Work instructions: Set down the material exactly as given, please, from its first line through the line that includes "wasm.setup();".

── Supplied material

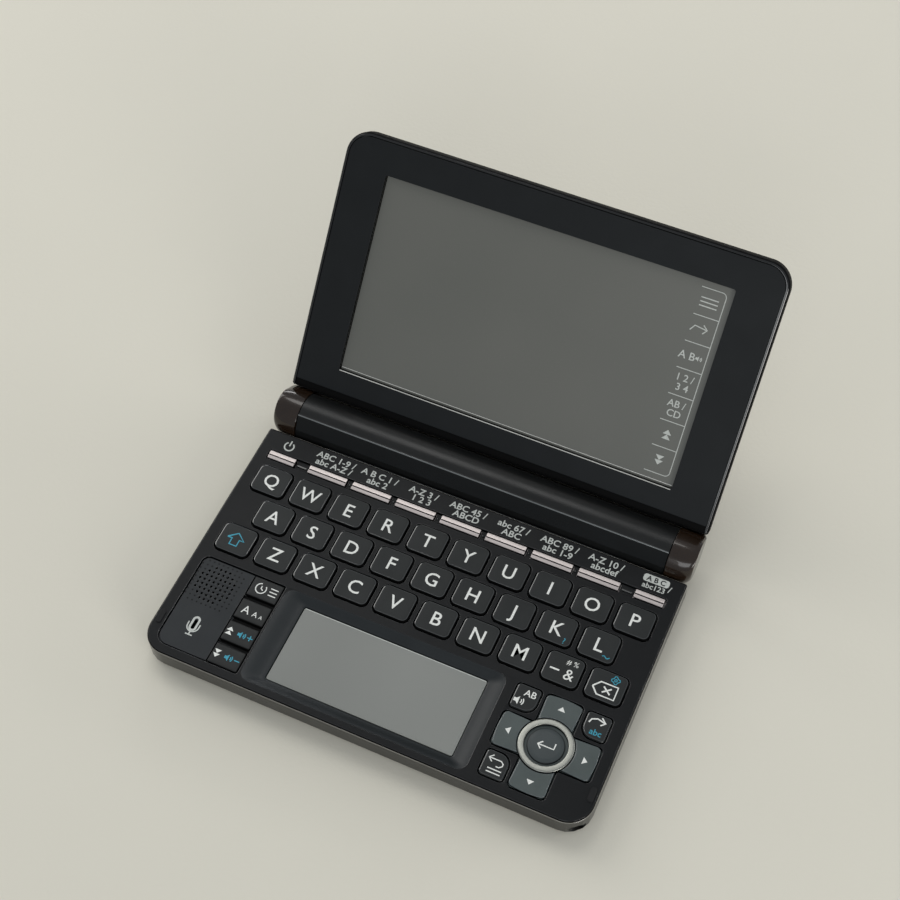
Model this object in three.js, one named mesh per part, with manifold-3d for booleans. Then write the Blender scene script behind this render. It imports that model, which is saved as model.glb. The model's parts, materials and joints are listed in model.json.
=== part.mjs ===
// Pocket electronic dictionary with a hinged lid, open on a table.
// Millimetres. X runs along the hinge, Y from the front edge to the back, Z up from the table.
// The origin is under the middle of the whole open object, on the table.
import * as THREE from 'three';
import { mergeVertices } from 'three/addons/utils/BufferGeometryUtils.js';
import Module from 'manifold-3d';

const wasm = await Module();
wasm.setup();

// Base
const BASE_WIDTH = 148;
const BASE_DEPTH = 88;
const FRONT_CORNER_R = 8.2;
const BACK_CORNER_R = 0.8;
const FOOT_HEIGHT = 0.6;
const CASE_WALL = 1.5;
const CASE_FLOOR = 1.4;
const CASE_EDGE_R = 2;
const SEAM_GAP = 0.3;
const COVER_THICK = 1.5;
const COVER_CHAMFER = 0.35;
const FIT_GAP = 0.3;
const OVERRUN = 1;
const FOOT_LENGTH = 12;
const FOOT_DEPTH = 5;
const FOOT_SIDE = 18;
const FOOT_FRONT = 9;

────

Response below:
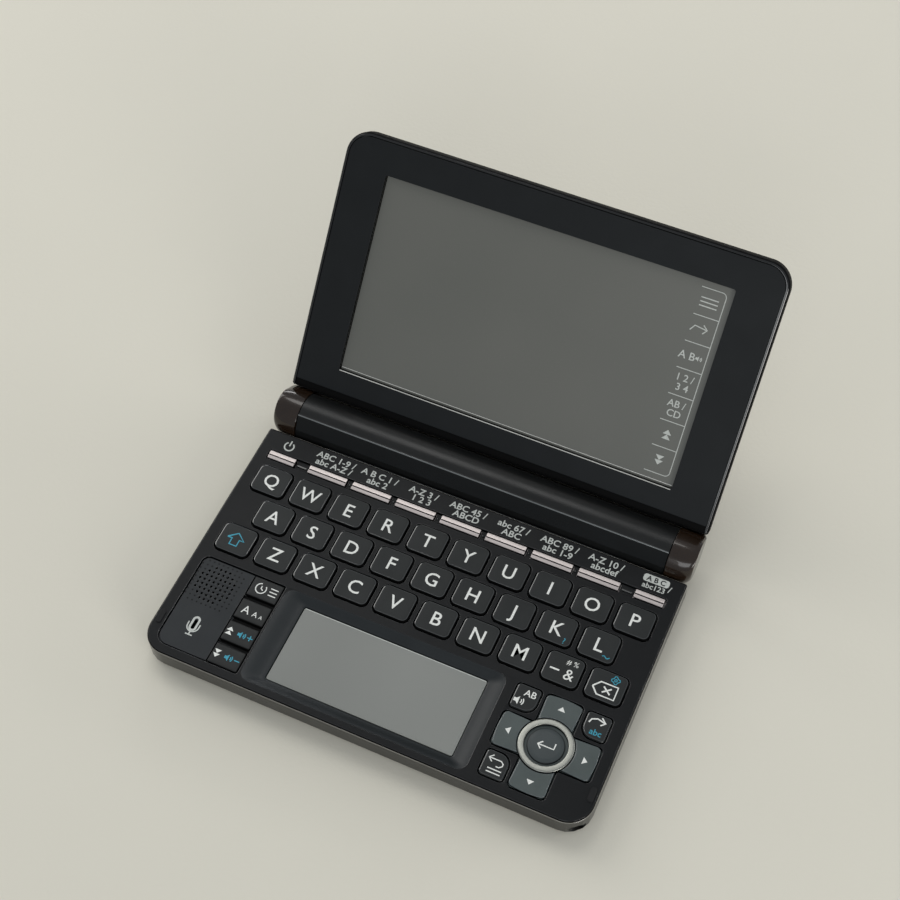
Model this object in three.js, one named mesh per part, with manifold-3d for booleans. Then write the Blender scene script behind this render. It imports that model, which is saved as model.glb. The model's parts, materials and joints are listed in model.json.
=== part.mjs ===
// Pocket electronic dictionary with a hinged lid, open on a table.
// Millimetres. X runs along the hinge, Y from the front edge to the back, Z up from the table.
// The origin is under the middle of the whole open object, on the table.
import * as THREE from 'three';
import { mergeVertices } from 'three/addons/utils/BufferGeometryUtils.js';
import Module from 'manifold-3d';

const wasm = await Module();
wasm.setup();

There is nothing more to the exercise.